David and Nancy Smith stand proudly outside the kiosk sponsored by the Diocese of Houma-Thibodaux at the Southland Mall in Houma, Louisiana, where they serve as volunteers to reach out to the community.

From the mall in Houma to the prisons in Lafayette, “meeting people where they are” takes a decidedly different shape.  In the Diocese of Lafayette, Jesus is showing up in the lives of those in prison and those hurt by the imprisoned.  Through the diocese’s Prison Ministry and the Survivors of Violence Ministry which are, according to director Ed Boustany, “two bookends of the same story – [serving] the two groups of individuals that are affected by violent acts,” the Church is a compassionate presence in some of the most heart-breaking situations in people’s lives, offering counseling to violence survivors and spiritual guidance and sacramental ministry for those in jail.

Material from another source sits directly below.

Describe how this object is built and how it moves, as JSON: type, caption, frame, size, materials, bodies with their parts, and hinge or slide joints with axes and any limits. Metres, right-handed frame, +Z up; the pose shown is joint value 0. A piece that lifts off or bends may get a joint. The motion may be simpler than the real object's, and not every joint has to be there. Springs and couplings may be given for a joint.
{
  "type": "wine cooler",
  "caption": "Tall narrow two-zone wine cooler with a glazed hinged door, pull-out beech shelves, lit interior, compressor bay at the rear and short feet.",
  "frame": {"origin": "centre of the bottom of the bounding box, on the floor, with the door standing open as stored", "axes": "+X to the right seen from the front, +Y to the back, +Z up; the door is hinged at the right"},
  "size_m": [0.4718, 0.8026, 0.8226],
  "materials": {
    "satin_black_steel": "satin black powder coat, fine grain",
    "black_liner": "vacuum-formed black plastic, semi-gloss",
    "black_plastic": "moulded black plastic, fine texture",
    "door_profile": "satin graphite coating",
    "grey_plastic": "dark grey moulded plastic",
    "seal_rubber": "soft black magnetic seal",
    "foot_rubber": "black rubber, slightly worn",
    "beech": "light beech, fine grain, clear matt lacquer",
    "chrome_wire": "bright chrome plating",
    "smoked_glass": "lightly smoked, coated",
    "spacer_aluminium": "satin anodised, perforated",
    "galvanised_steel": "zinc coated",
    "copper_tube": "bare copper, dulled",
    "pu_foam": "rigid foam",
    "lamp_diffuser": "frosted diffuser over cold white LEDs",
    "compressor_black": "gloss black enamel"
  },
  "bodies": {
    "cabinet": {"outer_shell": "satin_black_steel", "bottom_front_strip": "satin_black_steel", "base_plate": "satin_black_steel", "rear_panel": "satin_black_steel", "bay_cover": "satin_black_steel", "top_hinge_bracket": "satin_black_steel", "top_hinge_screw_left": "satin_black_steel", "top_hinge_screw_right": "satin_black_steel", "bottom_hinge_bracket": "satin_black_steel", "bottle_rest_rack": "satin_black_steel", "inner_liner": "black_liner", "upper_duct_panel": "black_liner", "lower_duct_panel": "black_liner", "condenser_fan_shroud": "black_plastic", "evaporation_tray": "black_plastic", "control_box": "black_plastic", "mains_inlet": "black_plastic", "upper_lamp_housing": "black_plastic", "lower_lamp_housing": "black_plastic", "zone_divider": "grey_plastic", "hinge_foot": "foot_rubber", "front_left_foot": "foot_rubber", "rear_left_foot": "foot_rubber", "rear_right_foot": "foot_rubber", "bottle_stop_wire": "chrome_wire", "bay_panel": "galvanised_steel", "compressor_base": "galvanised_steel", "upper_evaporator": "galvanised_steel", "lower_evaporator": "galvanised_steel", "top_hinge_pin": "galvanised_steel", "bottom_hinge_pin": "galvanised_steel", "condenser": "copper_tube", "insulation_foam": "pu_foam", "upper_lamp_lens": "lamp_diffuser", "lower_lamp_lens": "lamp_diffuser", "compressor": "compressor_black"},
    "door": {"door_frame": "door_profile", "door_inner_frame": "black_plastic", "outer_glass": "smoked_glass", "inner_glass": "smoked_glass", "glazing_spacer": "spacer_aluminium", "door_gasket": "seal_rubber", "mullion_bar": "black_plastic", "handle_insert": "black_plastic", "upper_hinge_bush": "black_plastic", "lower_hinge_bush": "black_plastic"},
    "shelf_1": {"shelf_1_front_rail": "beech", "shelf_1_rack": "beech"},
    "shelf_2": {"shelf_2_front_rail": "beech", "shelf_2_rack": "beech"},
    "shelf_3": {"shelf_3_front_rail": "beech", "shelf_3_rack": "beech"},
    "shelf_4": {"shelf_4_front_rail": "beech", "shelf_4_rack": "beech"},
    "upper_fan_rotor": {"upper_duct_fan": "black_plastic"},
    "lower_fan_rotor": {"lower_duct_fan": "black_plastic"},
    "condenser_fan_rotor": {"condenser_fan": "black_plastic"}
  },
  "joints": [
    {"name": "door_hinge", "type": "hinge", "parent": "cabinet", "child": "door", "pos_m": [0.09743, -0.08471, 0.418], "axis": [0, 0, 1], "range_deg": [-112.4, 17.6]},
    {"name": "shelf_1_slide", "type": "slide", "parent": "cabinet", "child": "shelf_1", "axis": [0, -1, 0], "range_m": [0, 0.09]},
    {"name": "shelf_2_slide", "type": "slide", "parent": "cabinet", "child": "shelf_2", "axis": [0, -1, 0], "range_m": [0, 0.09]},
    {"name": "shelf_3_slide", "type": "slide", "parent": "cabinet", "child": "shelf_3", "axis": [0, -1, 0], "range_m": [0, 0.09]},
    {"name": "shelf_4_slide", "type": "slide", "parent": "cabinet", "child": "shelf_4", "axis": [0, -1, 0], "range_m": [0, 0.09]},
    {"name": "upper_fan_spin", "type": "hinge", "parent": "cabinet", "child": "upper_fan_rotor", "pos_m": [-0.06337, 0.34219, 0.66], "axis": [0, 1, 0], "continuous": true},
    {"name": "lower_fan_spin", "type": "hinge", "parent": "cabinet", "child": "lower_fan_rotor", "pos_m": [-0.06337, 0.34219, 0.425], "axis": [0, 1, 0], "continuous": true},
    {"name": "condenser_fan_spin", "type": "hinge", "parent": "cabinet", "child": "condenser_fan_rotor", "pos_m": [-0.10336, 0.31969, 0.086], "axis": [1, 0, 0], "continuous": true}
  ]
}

“There’s something about the power of the presence of the [Blessed Sacrament] that really affects these men,” Boustany says about the prisoners he leads communion services for. “They realize that it’s going to be something beyond them that’s going to save them. It comes from faith. It comes from that surrender to God when they can’t seem to surrender to anything else. And that’s where I think we make the difference…That’s what I see leads these men to change.”

The diocese’s presence in their life doesn’t end when they get out of prison, either.  Boustany coordinates parishes’ efforts to reach out to the recently released. He says many former inmates who were accompanied by the prison ministry while in jail now serve as volunteer mentors for those who remain.  He feels blessed by the dozens of volunteers who make themselves available to share their faith often under trying conditions and with little acknowledgement.

Deacon Lapoint, center, visits with Brian Hole, left, and Neil Dews of Seattle, Washington who spend time at the Seafarer’s center while awaiting work for their tugboat docked in the Port of Lake Charles.

Making his way west from Houma, past Lafayette, Jesus would very likely end up where we did among the docks and ship yards of the Port of Lake Charles. That’s where we met Deacon Patrick Lapoint who directs the Lake Charles Seafarer’s Center on behalf of the Diocese of Lake Charles. The center is the local outpost of an international network of chaplaincies dedicated to the unique lifestyle of sailors. The needs of sailors who often spend nine months or more away from home are often simple and straightforward, remedied by the nightly shuttle to a local mall or movie theater. But sometimes, Deacon Lapoint becomes a seaman’s only advocate in the face of unjust working conditions or personal emergencies.  More often, his is the only welcoming face that greets a sailor in an unfamiliar port thousands of miles from home.

In each case, and much like the places we witnessed throughout Southern Louisiana, Deacon Lapoint is the Church in its fullest expression of Jesus’ mission: present on the side of the forgotten and too-often overlooked, patiently and lovingly accompanying those whose lives are eclipsed by the immediate demands of the tragic and the mundane, providing the sure hand of welcome and assistance on their journeys.

Boats in the port of Lake Charles.

How has the Church been present to you in a time of need? How has Jesus met you where you are?